The object that knows how to destroy the cluster and how to activate it as remote context. Note that by default spawning and destroying of the cluster happens in the background, as it’s usually a rather lengthy process.

Return type

BaseCluster descendant

Notes

Cluster computation actually can work when proxies are required to access the cloud. You should set normal “http_proxy”/”https_proxy” variables for HTTP/HTTPS proxies and set “MODIN_SOCKS_PROXY” variable for SOCKS proxy before calling the function.

Using SOCKS proxy requires Ray newer than 0.8.6, which might need to be installed manually.
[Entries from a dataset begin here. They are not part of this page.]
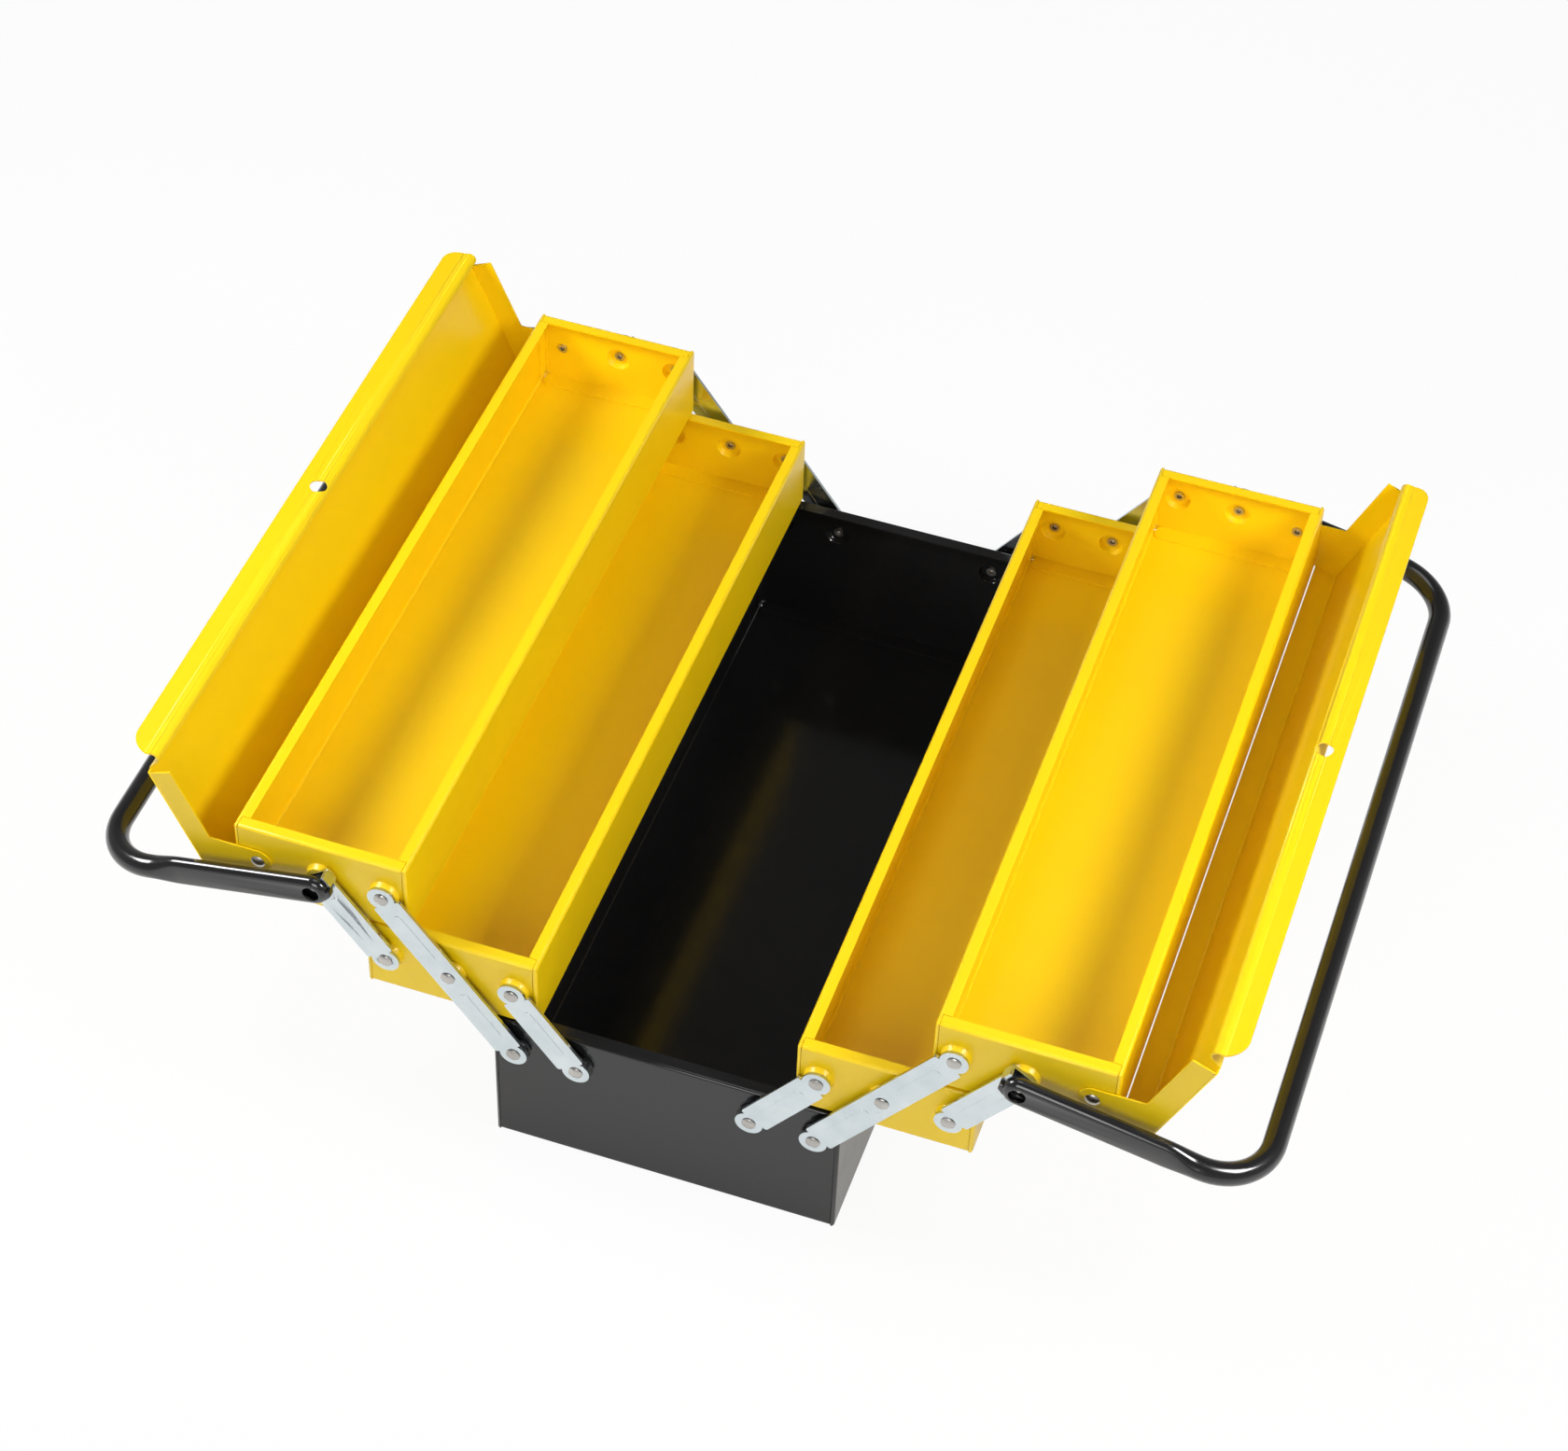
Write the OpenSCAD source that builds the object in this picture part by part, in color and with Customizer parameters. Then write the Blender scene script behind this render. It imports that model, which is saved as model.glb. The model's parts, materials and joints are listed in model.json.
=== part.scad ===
/* [Case] */
// Length over the end walls of the base
case_l = 450; // [340:1:560]
// Width of the base, and of two trays side by side when closed
case_w = 200; // [180:1:240]
// Height of the base
base_h = 98; // [80:1:130]
// Sheet thickness of the base
base_t = 1.2; // [0.8:0.1:2]
// Width of the flat rim round the base
base_rim_w = 8; // [5:0.5:12]

/* [Trays] */
// Height of a tray
tray_h = 48; // [36:1:49]
// Sheet thickness of the trays
tray_t = 1; // [0.8:0.1:1.4]
// Width of the flat rim round a tray
tray_rim_w = 7; // [5:0.5:11]
// Gap between the left and right trays when closed
seam_gap = 1; // [0.6:0.1:3]

/* [Folds] */
// Outer radius of every fold
fold_r = 1.8; // [1.5:0.1:3]
// Return of a long side round the corner onto the end face
return_w = 2.2; // [2.1:0.1:4]
// Open seam between two sheets that butt
butt_gap = 0.3; // [0.1:0.05:0.4]
// Width of the flange that an end panel lays on the floor
foot_w = 10; // [6:0.5:16]
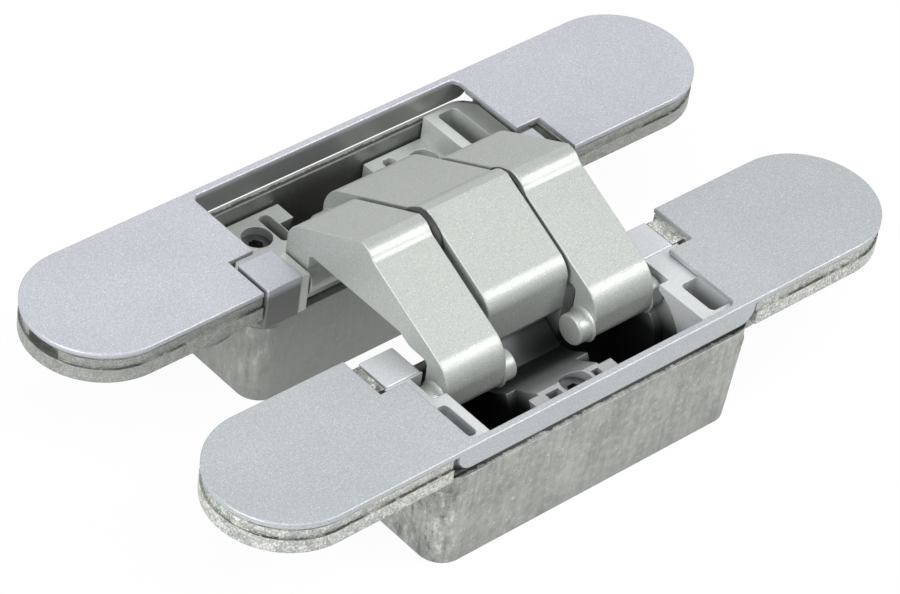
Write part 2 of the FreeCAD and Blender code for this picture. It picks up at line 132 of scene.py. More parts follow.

modin.experimental.cloud.get_connection()#

Returns an RPyC connection object to execute Python code remotely on the active cluster.

Usage examples#

"""
This is a very basic sample script for running things remotely.
It requires `aws_credentials` file to be present in current working directory.
On credentials file format see https://docs.aws.amazon.com/cli/latest/userguide/cli-configure-files.html#cli-configure-files-where
"""
import logging
import modin.pandas as pd
from modin.experimental.cloud import cluster
# set up verbose logging so Ray autoscaler would print a lot of things
# and we'll see that stuff is alive and kicking
logging.basicConfig(format="%(asctime)s %(message)s")
logger = logging.getLogger()
logger.setLevel(logging.DEBUG)
example_cluster = cluster.create("aws", "aws_credentials")
with example_cluster:
    remote_df = pd.DataFrame([1, 2, 3, 4])
    print(len(remote_df))  # len() is executed remotely

Some more examples can be found in examples/cloud folder.